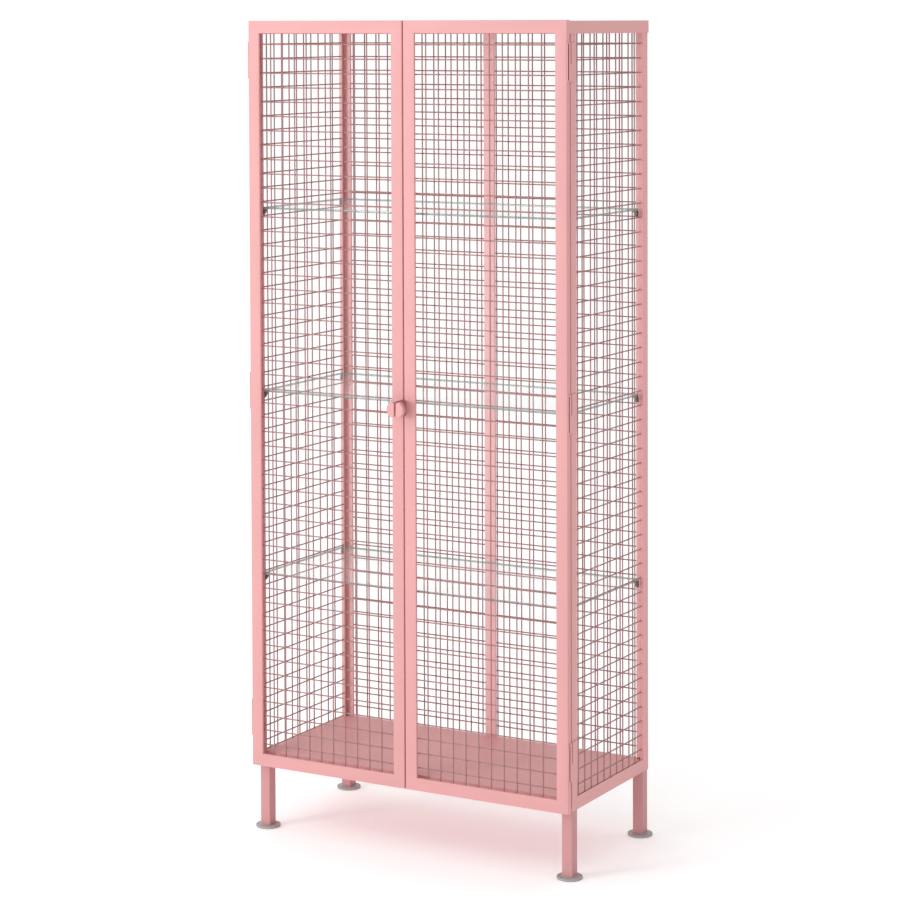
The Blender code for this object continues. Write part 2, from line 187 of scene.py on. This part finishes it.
def powder_coat(name, colour, roughness):
    """Satin powder coat: orange peel, fine grain, a drift of tone and a painted highlight along convex
    edges.
    """
    coat = Shader(name)
    drift = coat.noise(5.0, detail=2.0)
    grain = coat.noise(900.0, detail=2.0)
    peel = coat.noise(260.0, detail=2.0)
    tone = coat.mix(coat.ramp(drift, 0.0, 1.0, 0.3, 0.7), rgba(colour, 0.965), rgba(colour, 1.03))
    tone = coat.mix(coat.ramp(grain, 0.0, 0.10, 0.35, 0.65), tone, rgba(colour, 0.80))
    # Convex edges are painted lighter: a painted highlight.
    edge = coat.node("ShaderNodeNewGeometry").outputs["Pointiness"]
    tone = coat.mix(coat.ramp(edge, 0.0, 0.35, 0.52, 0.60), tone, rgba(colour, 1.25))
    coat.set(Base_Color=tone, Roughness=coat.ramp(grain, roughness - 0.05, roughness + 0.07, 0.3, 0.7))
    coat.surface.inputs["Specular IOR Level"].default_value = 0.42
    relief = coat.bump(peel, 0.00012, 0.35)
    coat.set(Normal=coat.bump(grain, 0.00004, 0.30, relief))
    return coat.material


def clear_glass(name):
    """Thin clear float glass that lets light straight through, with faint waves and dust."""
    pane = Shader(name)
    smear = pane.noise(14.0, detail=4.0, roughness=0.6)
    dust = pane.noise(700.0, detail=1.0)
    tint = pane.mix(pane.ramp(smear, 0.0, 1.0, 0.3, 0.7), (0.93, 0.97, 0.95, 1), (0.88, 0.94, 0.92, 1))
    pane.set(Base_Color=tint,
             Roughness=pane.ramp(smear, 0.02, 0.06, 0.35, 0.7),
             Alpha=pane.ramp(dust, 0.10, 0.16, 0.4, 0.7))
    pane.surface.inputs["IOR"].default_value = 1.52
    pane.set(Normal=pane.bump(pane.noise(9.0, detail=1.0), 0.0002, 0.2))
    return pane.material


def glass_edge(name):
    """The polished edge of a pane, where the glass shows its green depth."""
    rim = Shader(name)
    streak = rim.noise(60.0, detail=3.0, stretch=(1.0, 1.0, 30.0))
    depth = rim.ramp(streak, 0.0, 1.0, 0.3, 0.7)
    green = rim.mix(depth, rgba(srgb(92, 124, 118)), rgba(srgb(150, 178, 170)))
    rim.set(Base_Color=green, Roughness=rim.ramp(streak, 0.10, 0.25, 0.3, 0.7), Alpha=0.80)
    rim.surface.inputs["IOR"].default_value = 1.52
    return rim.material


def moulded(name, colour, roughness):
    """Matt moulded plastic or rubber with a fine spark-eroded grain."""
    body = Shader(name)
    grain = body.noise(620.0, detail=2.0)
    cloud = body.noise(40.0, detail=3.0)
    tone = body.mix(body.ramp(cloud, 0.0, 1.0, 0.3, 0.7), rgba(colour, 0.93), rgba(colour, 1.06))
    body.set(Base_Color=tone, Roughness=body.ramp(grain, roughness - 0.06, roughness + 0.08, 0.3, 0.7),
             Normal=body.bump(grain, 0.00008, 0.5))
    return body.material


PAINT = powder_coat("paint_pink_satin", srgb(214, 154, 154), 0.48)
# The wires are the body's pink painted darker: painted shade.
WIRE_PAINT_SHADED = powder_coat("paint_pink_wire_painted_shade", srgb(160, 119, 118), 0.46)
# The legs are the body's pink painted darker: painted shade under the cabinet.
LEG_PAINT_SHADED = powder_coat("paint_pink_legs_painted_shade", srgb(190, 136, 137), 0.48)
# The back frame is the body's pink painted lighter and paler: painted light inside the cabinet.
BACK_PAINT_LIT = powder_coat("paint_pink_back_painted_light", srgb(236, 186, 186), 0.48)
# Dark red for the rims of the hinge slots: painted shade.
SLOT_PAINTED_SHADE = powder_coat("paint_red_slot_painted_shade", srgb(120, 62, 64), 0.55)
# The pull tabs are the body's pink painted darker: painted shade beside the knobs.
TAB_PAINT_SHADED = powder_coat("paint_pink_shaded", srgb(170, 104, 106), 0.50)
GLASS = clear_glass("glass_clear")
GLASS_EDGE = glass_edge("glass_polished_edge")
FOOT_GREY = moulded("moulded_light_grey", srgb(165, 158, 158), 0.55)
BRACKET_GREY = moulded("moulded_grey", srgb(112, 107, 107), 0.50)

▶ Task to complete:
Quote the listing word for word from its first line through the line in which "return rim.material" appears.

▶ Right answer:
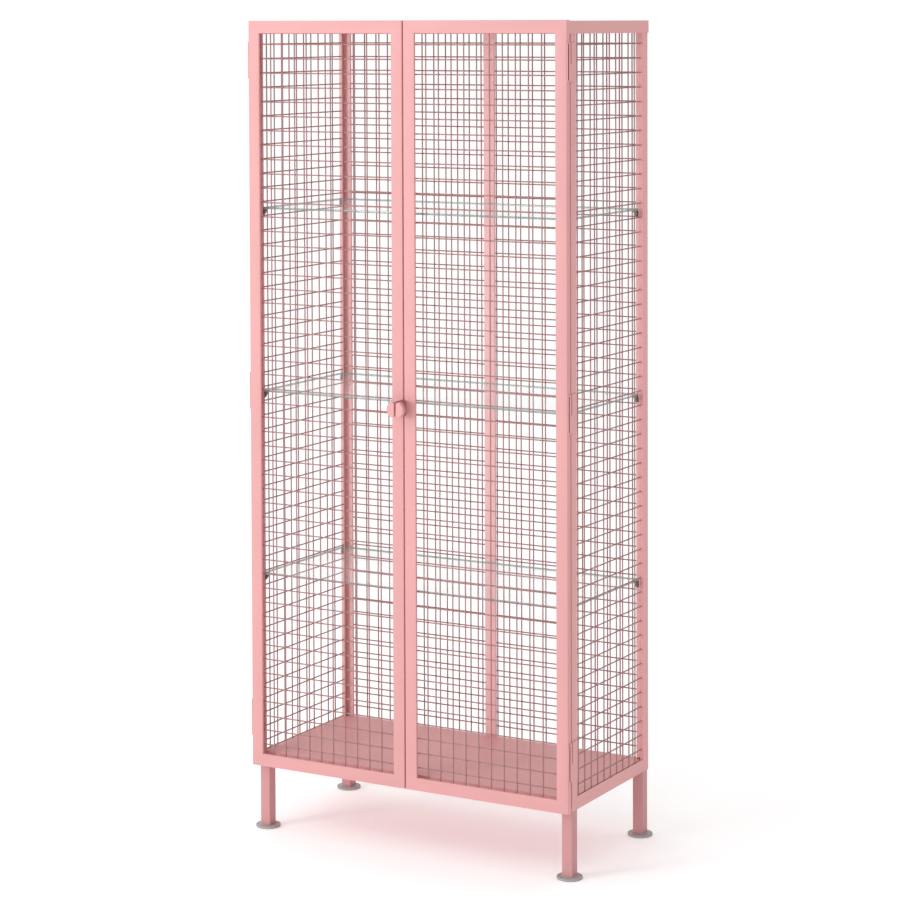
The Blender code for this object continues. Write part 2, from line 187 of scene.py on. This part finishes it.
def powder_coat(name, colour, roughness):
    """Satin powder coat: orange peel, fine grain, a drift of tone and a painted highlight along convex
    edges.
    """
    coat = Shader(name)
    drift = coat.noise(5.0, detail=2.0)
    grain = coat.noise(900.0, detail=2.0)
    peel = coat.noise(260.0, detail=2.0)
    tone = coat.mix(coat.ramp(drift, 0.0, 1.0, 0.3, 0.7), rgba(colour, 0.965), rgba(colour, 1.03))
    tone = coat.mix(coat.ramp(grain, 0.0, 0.10, 0.35, 0.65), tone, rgba(colour, 0.80))
    # Convex edges are painted lighter: a painted highlight.
    edge = coat.node("ShaderNodeNewGeometry").outputs["Pointiness"]
    tone = coat.mix(coat.ramp(edge, 0.0, 0.35, 0.52, 0.60), tone, rgba(colour, 1.25))
    coat.set(Base_Color=tone, Roughness=coat.ramp(grain, roughness - 0.05, roughness + 0.07, 0.3, 0.7))
    coat.surface.inputs["Specular IOR Level"].default_value = 0.42
    relief = coat.bump(peel, 0.00012, 0.35)
    coat.set(Normal=coat.bump(grain, 0.00004, 0.30, relief))
    return coat.material


def clear_glass(name):
    """Thin clear float glass that lets light straight through, with faint waves and dust."""
    pane = Shader(name)
    smear = pane.noise(14.0, detail=4.0, roughness=0.6)
    dust = pane.noise(700.0, detail=1.0)
    tint = pane.mix(pane.ramp(smear, 0.0, 1.0, 0.3, 0.7), (0.93, 0.97, 0.95, 1), (0.88, 0.94, 0.92, 1))
    pane.set(Base_Color=tint,
             Roughness=pane.ramp(smear, 0.02, 0.06, 0.35, 0.7),
             Alpha=pane.ramp(dust, 0.10, 0.16, 0.4, 0.7))
    pane.surface.inputs["IOR"].default_value = 1.52
    pane.set(Normal=pane.bump(pane.noise(9.0, detail=1.0), 0.0002, 0.2))
    return pane.material


def glass_edge(name):
    """The polished edge of a pane, where the glass shows its green depth."""
    rim = Shader(name)
    streak = rim.noise(60.0, detail=3.0, stretch=(1.0, 1.0, 30.0))
    depth = rim.ramp(streak, 0.0, 1.0, 0.3, 0.7)
    green = rim.mix(depth, rgba(srgb(92, 124, 118)), rgba(srgb(150, 178, 170)))
    rim.set(Base_Color=green, Roughness=rim.ramp(streak, 0.10, 0.25, 0.3, 0.7), Alpha=0.80)
    rim.surface.inputs["IOR"].default_value = 1.52
    return rim.material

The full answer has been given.